In Germany hairdressers were allowed to open recently but with a raft of legally enforceable restrictions:
- Styling chairs have to be kept at a minimum distance of 1.5 metres from each other
- Washing hair before a cut is compulsory to help kill off possible viruses
- Magazines are not allowed in the waiting area
- No nice drinks allowed pre-cut and blow dry
- Hairdressers have to wear single-use aprons and disinfect their scissors and brushes between cuts
- And most worryingly for aesthetic practitioners face-to-face grooming, such as beard trimming or eyebrow tinting, is banned. No Botox and fillers!
And if aesthetics treatments are allowed then surely it means loads more work to comply and less clients to treat – and what effect must that have on business?

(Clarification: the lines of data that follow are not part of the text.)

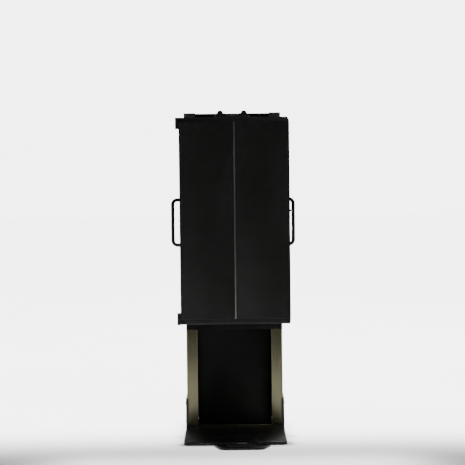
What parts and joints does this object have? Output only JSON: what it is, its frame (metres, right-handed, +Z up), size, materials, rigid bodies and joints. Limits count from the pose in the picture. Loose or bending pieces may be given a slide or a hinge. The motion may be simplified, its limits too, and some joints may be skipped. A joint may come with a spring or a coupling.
{
  "type": "trash compactor",
  "caption": "Slim trash compactor: a press cabinet with a hinged door and side handles on a steel column, over an open bay and a foot plate with a pedal.",
  "frame": {"origin": "on the floor, under the centre of the bounding box", "axes": "+Z up, the door faces -Y, +X is to the viewer's right"},
  "size_m": [0.333, 0.456, 0.8779],
  "materials": {
    "frame_paint": "satin black powder coat",
    "door_paint": "smooth satin black",
    "foot_paint": "semi-gloss black",
    "post_steel": "brushed, warm",
    "trim_metal": "satin",
    "bright_steel": "ground and oiled",
    "cast_metal": "as cast, grey",
    "bronze": "turned",
    "rubber": "matte",
    "black_plastic": "fine texture",
    "switch_plastic": "gloss"
  },
  "bodies": {
    "frame": {"bay_back_panel": "frame_paint", "bay_header": "frame_paint", "column_cap": "frame_paint", "rear_cover": "frame_paint", "left_cheek": "frame_paint", "right_cheek": "frame_paint", "top_bar": "frame_paint", "bottom_bar": "frame_paint", "cabinet_left_side": "frame_paint", "cabinet_right_side": "frame_paint", "cabinet_top": "frame_paint", "cabinet_floor": "frame_paint", "left_handle": "frame_paint", "right_handle": "frame_paint", "upper_hinge_bracket": "frame_paint", "lower_hinge_bracket": "frame_paint", "foot_plate": "foot_paint", "left_post": "post_steel", "right_post": "post_steel", "sill_strip": "post_steel", "left_guide_rod": "bright_steel", "right_guide_rod": "bright_steel", "left_cap_nut": "bright_steel", "right_cap_nut": "bright_steel", "pedal_pin": "bright_steel", "pedal_spring": "bright_steel", "latch_strike": "bright_steel", "top_bracket": "cast_metal", "guide_plate": "cast_metal", "drive_deck": "cast_metal", "bearing_block": "cast_metal", "motor": "cast_metal", "front_left_glide": "rubber", "front_right_glide": "rubber", "rear_left_glide": "rubber", "rear_right_glide": "rubber", "drive_belt": "rubber", "control_box": "black_plastic", "upper_limit_switch": "black_plastic", "lower_limit_switch": "black_plastic", "power_inlet": "black_plastic"},
    "door": {"door_pan": "door_paint", "door_liner": "door_paint", "left_door_panel": "door_paint", "right_door_panel": "door_paint", "door_trim": "trim_metal", "upper_door_knuckle": "frame_paint", "lower_door_knuckle": "frame_paint"},
    "latch": {"latch_lever": "frame_paint"},
    "ram": {"ram_plate": "bright_steel", "ram_tube": "bright_steel", "crosshead": "cast_metal", "left_guide_bush": "bronze", "right_guide_bush": "bronze", "ram_nut": "bronze"},
    "screw": {"lead_screw": "bright_steel", "screw_pulley": "cast_metal"},
    "motor_rotor": {"motor_pulley": "bright_steel"},
    "pedal": {"foot_pedal": "foot_paint"},
    "rocker": {"power_rocker": "switch_plastic"}
  },
  "joints": [
    {"name": "door_swing", "type": "hinge", "parent": "frame", "child": "door", "pos_m": [-0.144, -0.143, 0.58575], "axis": [0, 0, -1], "range_deg": [0, 110]},
    {"name": "latch_turn", "type": "hinge", "parent": "door", "child": "latch", "pos_m": [0.1506, -0.143, 0.611], "axis": [1, 0, 0], "range_deg": [0, 90]},
    {"name": "ram_stroke", "type": "slide", "parent": "frame", "child": "ram", "axis": [0, 0, -1], "range_m": [0, 0.25]},
    {"name": "screw_spin", "type": "hinge", "parent": "frame", "child": "screw", "pos_m": [0, -0.024, 0.829], "axis": [0, 0, 1], "range_deg": [0, 3610]},
    {"name": "motor_spin", "type": "hinge", "parent": "frame", "child": "motor_rotor", "pos_m": [0, 0.05, 0.829], "axis": [0, 0, 1], "range_deg": [0, 9020]},
    {"name": "pedal_press", "type": "hinge", "parent": "frame", "child": "pedal", "pos_m": [0.018, -0.1655, 0.0055], "axis": [1, 0, 0], "range_deg": [0, 2.5], "stiffness_Nm_per_rad": 1, "springref_deg": -17.19},
    {"name": "rocker_switch", "type": "hinge", "parent": "frame", "child": "rocker", "pos_m": [0, 0.217, 0.12], "axis": [1, 0, 0], "range_deg": [0, 14]}
  ],
  "couplings": [
    {"joint": "screw_spin", "follows": "ram_stroke", "rad_per_m": 251.33},
    {"joint": "motor_spin", "follows": "ram_stroke", "rad_per_m": 628.32}
  ]
}
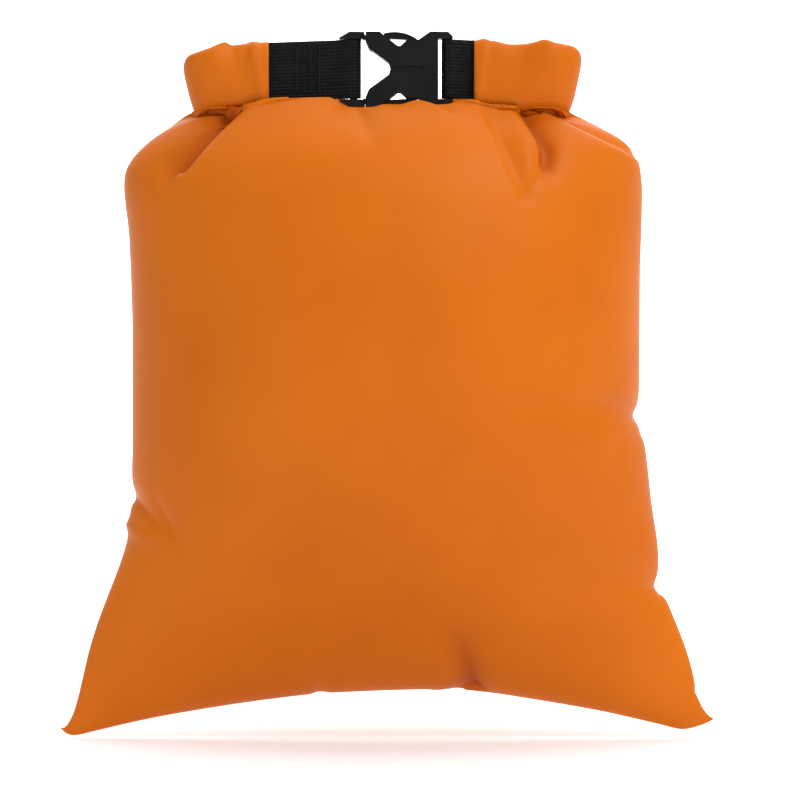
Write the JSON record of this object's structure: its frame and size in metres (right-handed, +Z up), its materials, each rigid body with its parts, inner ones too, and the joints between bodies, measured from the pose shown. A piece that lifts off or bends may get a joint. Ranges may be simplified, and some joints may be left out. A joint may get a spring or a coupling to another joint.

Dubai has imposed even more strict restrictions on salon including:
- Salons can only open from 12pm – 10pm
- Salons can only accept customers who have made an appointment. No walk-in’s allowed
- Only hair and nail treatments are allowed
- Salons can only operate with 30% of the workforce
- Salons must take the temperature of all clients prior to entry. Temperatures not to be above 37.5 degrees (however temperatures can be raised due to the heat or stress upon arrival, so if it is marginally over, they are asking the client to wait for 10 minutes so they can cool down and reassess again)
- Clients must wear a face mask at all times
- Clients must adhere to the social distancing rules of keeping chairs and beauty stations two metres apart
- Surfaces must be cleaned daily with approved disinfectant products
- A mandatory cleaning form must be filled out regularly
- Only disposable towels are allowed
Other measures being introduced in various countries across the world to allow businesses in the beauty sector to reopen including;
- Enforcing 2m social distancing, other than client and practitioner
- Compulsory mask wearing for all
- No wating rooms allowed
- Temperature checks on clients
- Perspex screens between clients
- Longer opening hours with fewer staff on duty at any one time
The whole process will become more clinical, more sanitised, less of a social occasion. And it’s likely to be more tightly regulated.
Which means it will be vital to have the support of organisations like the Association of Cosmetic Practitioners Britain to support practitioners through the do’s and dont’s.
The UK Government sets out it’s roadmap on Sunday – a day when we may learn more about the specifics of getting back to work.
One thing is for certain. It is going to be a very different world, where the face of beauty treatments will have changed forever.